Dopo una serie di scossoni particolarmente marcati e due curve da brivido su un burrone altrettanto da brivido, ecco Succulté con la chiesa ristrutturata con il fondo della “famigerata marcia degli alpini”. Arrivati nella pianura, si lascia la strada di Scucculté  e si prosegue direction San Marcos; mancano ancora 22 km. Il pick up salta come un capretto e siamo proiettati a destra e a manca come sacchi di patate. Ma non dobbiamo lamentarci perche la strada é buona, l’hanno appena rifatta (é vero che fra poco ci sono le elezioni). Alle 10, siamo quasi alla meta; i gruppi di persone in marcia verso San Marcos si fanno più numerosi, camminano allegramente sotto un sole che spacca le pietre, i maschi avanti, le donne dietro portando i viveri, i bambini piccoli e trainando per mano gli altri. Al nostro arrivo, la chiesa è già straripante di gente, la musica infernale, gli odori di cucina, di umanità e di fiori si confondono, intensi.

l padre spiega: prima le confessioni, poi la messa con il matrimonio e le prime comunioni, poi i battesimi all’aperto. Mentre lui confessa, noi facciamo foto. L’interno della chiesa, “la canche deportiva”, le cucine, il corteo che, a piedi nel fango nerastro che il sole non ha del tutto asciugato, procede verso di noi. Come sono giovani gli sposi! Fanno tenerezza. Finite le confessioni, il padre si dirige verso la chiesa. È ancora più piena di prima; peggio di una scatola di sardine. Sulla scia del Padre, “los italianos” sono spinti nella zona dove stanno musicisti e coristi. A me tocca la zona finestra, che “suerte”!. Inizia la messa, la musica è a pieno volume e le voci spiegate. Il rito del matrimonio, già descritto altrove, prevede promessa, dono di moneta e incatenamento. La prima comunione merita un breve commento da parte di padre Ottavio; noi fotografiamo finché abbiamo batteria.

Dopo la messa, battesimi a catena sotto l’albero. Almeno qui passa il vento e si sta bene.
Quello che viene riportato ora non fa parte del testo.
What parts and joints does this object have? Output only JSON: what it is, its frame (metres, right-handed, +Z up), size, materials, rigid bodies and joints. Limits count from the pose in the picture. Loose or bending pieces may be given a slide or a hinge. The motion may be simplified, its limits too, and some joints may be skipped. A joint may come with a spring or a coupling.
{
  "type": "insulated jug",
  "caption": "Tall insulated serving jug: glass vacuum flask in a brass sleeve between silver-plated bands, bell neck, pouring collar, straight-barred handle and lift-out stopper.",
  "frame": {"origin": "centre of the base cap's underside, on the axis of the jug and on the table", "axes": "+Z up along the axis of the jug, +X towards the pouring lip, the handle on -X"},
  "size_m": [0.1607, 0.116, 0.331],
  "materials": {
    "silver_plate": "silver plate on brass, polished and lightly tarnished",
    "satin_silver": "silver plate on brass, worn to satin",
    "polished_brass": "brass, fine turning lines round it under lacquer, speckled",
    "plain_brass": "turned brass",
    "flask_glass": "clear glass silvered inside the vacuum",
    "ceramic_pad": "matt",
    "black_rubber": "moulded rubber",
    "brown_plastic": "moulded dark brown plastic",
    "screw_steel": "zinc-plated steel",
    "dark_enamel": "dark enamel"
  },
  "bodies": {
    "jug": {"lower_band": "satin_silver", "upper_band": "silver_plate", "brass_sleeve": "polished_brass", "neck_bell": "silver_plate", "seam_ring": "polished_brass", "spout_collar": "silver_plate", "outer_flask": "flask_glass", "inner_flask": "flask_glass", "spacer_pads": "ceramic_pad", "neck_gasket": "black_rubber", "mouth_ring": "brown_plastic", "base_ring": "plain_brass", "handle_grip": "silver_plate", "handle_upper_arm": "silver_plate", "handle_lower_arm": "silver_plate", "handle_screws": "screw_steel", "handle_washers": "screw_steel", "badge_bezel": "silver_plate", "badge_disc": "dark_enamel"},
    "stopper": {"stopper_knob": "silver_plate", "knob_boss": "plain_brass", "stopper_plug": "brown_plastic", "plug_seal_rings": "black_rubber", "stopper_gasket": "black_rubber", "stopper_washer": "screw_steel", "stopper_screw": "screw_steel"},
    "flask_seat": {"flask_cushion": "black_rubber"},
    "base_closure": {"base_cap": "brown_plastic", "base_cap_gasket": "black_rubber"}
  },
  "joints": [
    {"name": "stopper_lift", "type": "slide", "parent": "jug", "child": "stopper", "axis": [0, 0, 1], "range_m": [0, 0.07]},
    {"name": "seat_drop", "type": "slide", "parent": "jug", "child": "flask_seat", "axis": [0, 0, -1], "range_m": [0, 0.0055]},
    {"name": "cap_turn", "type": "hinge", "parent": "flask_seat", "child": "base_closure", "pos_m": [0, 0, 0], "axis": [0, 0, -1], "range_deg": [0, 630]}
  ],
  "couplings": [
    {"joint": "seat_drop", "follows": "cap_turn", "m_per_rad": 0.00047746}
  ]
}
Dopo il battesimo, distribuzione di caramelle mentre Padre Ottavio si cambia. Non parteciperemo al pranzo comune, siamo invitati dagli sposi dove ci attenda una accoglienza familiare e una ciotola di “pollo en pepià” (Salsa a base di verdure miste con riso pilaf) presentata secondo l’usanza europea e cioé con posate . Bisogna fare in fretta per lasciare il posto al secondo turno. Poi, ci trascina un signore, Domingo - il responsabile della Comunità - a vedere il suo “parque”, un giardino tenuto come un gioiello, e una casa anomala per qui: sopraelevata, pulita, con bagno e con acqua corrente in cucina, una meraviglia. Altri brevi giri. Ultime fotografie e si riparte. Sono le 17. Sono esausta (ma anche gli altri visto che  parlano ben poco!) e non vedo l’ora di essere alla “Casa”.
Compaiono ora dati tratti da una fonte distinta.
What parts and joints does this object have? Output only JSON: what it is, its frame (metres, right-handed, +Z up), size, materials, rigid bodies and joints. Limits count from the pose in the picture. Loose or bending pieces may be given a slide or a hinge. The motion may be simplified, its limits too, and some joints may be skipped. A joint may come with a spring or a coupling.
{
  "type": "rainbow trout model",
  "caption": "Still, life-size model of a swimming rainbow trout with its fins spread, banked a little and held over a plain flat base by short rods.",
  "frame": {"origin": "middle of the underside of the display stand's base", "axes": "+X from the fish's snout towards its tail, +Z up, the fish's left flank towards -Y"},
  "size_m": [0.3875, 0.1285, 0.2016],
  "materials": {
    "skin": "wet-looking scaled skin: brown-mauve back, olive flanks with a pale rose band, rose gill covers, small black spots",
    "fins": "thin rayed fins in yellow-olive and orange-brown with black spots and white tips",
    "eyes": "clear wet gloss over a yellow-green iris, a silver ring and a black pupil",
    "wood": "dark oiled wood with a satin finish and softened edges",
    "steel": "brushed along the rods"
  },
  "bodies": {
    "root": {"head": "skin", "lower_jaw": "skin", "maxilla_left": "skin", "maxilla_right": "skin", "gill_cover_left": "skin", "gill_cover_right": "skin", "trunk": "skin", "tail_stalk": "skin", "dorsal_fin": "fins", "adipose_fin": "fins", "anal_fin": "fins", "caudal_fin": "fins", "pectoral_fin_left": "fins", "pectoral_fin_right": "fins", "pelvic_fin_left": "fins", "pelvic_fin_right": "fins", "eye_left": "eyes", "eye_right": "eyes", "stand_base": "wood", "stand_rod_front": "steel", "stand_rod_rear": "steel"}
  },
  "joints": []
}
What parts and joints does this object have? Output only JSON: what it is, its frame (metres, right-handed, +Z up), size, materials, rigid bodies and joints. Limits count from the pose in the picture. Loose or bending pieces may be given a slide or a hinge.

Durante tutto il tempo delle festività, ho pensato ai tutti gli amici con i quali avrei desiderato condividere questi momenti. Al di la della facile ironia, al di la del desiderio di descrivere per rendere viva la situazione, vi è qui una spiritualità, una specie di misticismo non affinato che commuove ma che non so far percepire. Si sente uno spirito comunitario che abbiamo dimenticato. La vita è semplice, povera ma vissuta con dignità. Esiste anche il resto, violenza, machismo, volgarità, ma sono le frange della miseria che è comunque come sublimata da quella intensa ma strana, diffusa misticità.

Vi abbraccio tutti sperando di poter condividere un giorno queste esperienze e firmo (per oggi): Doña Paquita.